» PROBLEM DETAILS:
Return only the lines running from the line that holds "Model this object in build123d, one" to the line that holds "POCKET_COUNT = 3", including both.

Modeling code records
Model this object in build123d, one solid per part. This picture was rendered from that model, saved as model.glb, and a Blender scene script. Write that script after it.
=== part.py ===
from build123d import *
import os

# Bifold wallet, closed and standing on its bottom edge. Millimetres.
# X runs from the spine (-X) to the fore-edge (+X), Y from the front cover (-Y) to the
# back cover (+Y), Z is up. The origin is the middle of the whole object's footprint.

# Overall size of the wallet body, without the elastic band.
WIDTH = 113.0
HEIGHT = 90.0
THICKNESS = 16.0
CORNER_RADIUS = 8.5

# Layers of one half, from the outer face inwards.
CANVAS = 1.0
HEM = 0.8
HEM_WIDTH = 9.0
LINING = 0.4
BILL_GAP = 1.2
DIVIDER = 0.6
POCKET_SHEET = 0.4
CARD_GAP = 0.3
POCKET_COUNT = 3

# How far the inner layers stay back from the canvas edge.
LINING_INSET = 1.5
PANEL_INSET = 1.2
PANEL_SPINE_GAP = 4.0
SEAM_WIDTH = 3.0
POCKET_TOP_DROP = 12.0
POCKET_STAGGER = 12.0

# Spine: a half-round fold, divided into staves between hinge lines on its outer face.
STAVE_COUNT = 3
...
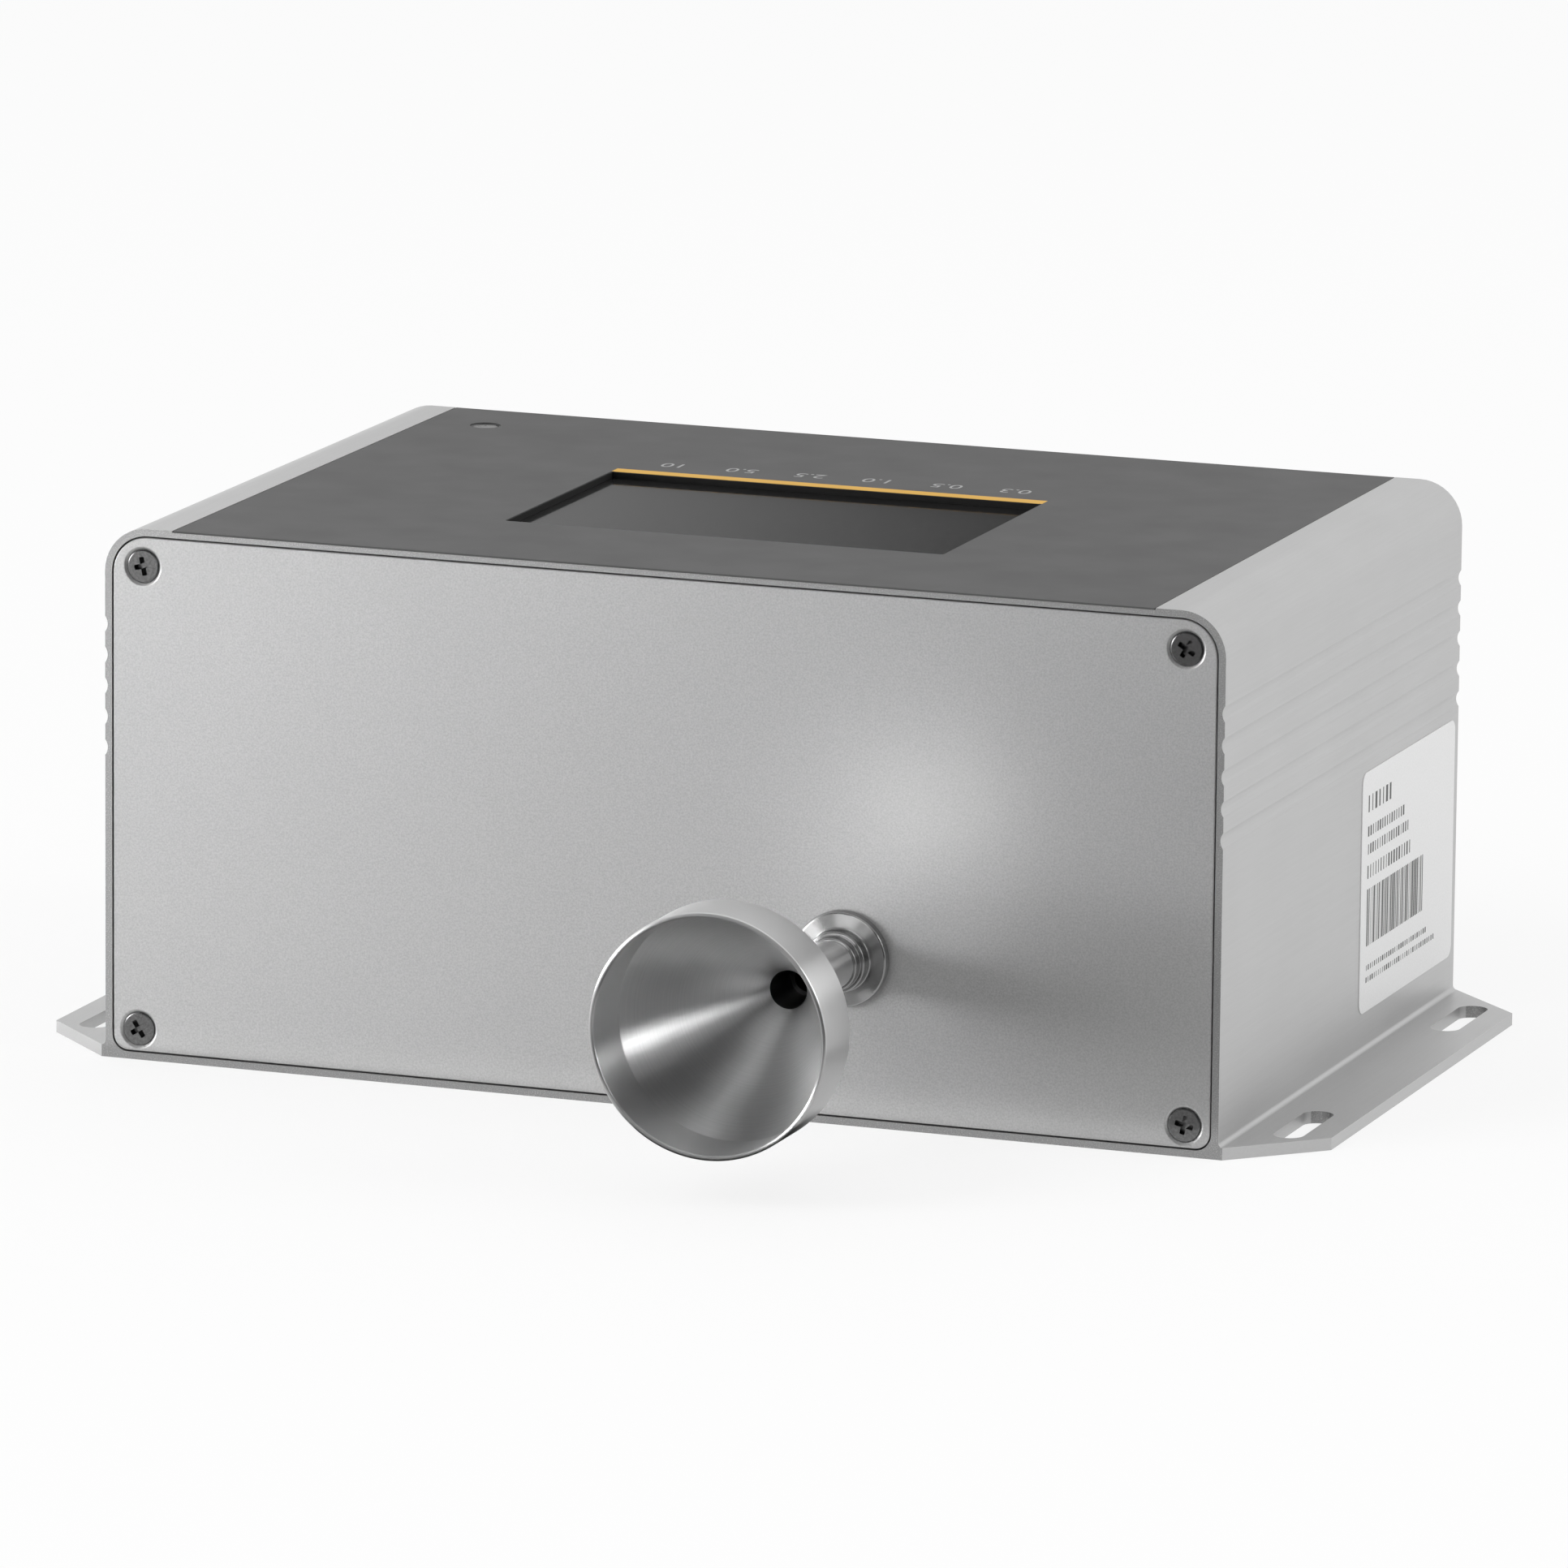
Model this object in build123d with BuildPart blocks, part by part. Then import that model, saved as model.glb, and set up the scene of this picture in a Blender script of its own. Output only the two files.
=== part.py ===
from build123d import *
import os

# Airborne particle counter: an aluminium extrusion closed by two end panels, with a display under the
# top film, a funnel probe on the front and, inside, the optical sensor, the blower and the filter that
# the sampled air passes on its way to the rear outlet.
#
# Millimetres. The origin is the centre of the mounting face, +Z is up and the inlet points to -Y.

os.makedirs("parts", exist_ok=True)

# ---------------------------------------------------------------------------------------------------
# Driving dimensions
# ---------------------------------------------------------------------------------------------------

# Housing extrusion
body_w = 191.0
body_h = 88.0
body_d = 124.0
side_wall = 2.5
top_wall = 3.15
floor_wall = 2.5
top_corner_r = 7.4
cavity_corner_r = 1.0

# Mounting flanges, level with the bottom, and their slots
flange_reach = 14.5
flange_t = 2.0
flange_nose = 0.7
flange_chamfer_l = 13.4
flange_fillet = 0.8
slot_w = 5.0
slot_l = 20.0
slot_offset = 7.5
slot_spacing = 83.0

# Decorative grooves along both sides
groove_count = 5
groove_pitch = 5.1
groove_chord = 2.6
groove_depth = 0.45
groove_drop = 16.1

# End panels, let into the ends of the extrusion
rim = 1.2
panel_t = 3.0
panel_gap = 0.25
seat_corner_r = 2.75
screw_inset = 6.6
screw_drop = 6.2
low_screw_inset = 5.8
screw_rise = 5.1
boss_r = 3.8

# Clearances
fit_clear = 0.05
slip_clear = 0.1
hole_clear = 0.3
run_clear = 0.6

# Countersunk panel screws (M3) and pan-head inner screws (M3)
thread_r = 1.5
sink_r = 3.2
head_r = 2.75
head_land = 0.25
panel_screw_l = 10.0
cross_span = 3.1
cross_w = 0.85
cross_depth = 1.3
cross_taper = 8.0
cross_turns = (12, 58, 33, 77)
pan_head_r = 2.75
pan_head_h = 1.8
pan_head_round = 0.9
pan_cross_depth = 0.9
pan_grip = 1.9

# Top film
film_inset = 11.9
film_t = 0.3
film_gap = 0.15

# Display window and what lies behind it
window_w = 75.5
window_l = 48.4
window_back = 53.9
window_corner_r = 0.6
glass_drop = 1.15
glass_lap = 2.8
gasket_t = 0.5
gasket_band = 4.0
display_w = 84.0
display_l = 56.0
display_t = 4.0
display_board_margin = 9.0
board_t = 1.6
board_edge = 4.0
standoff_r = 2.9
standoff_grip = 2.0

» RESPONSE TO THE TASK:
Model this object in build123d, one solid per part. This picture was rendered from that model, saved as model.glb, and a Blender scene script. Write that script after it.
=== part.py ===
from build123d import *
import os

# Bifold wallet, closed and standing on its bottom edge. Millimetres.
# X runs from the spine (-X) to the fore-edge (+X), Y from the front cover (-Y) to the
# back cover (+Y), Z is up. The origin is the middle of the whole object's footprint.

# Overall size of the wallet body, without the elastic band.
WIDTH = 113.0
HEIGHT = 90.0
THICKNESS = 16.0
CORNER_RADIUS = 8.5

# Layers of one half, from the outer face inwards.
CANVAS = 1.0
HEM = 0.8
HEM_WIDTH = 9.0
LINING = 0.4
BILL_GAP = 1.2
DIVIDER = 0.6
POCKET_SHEET = 0.4
CARD_GAP = 0.3
POCKET_COUNT = 3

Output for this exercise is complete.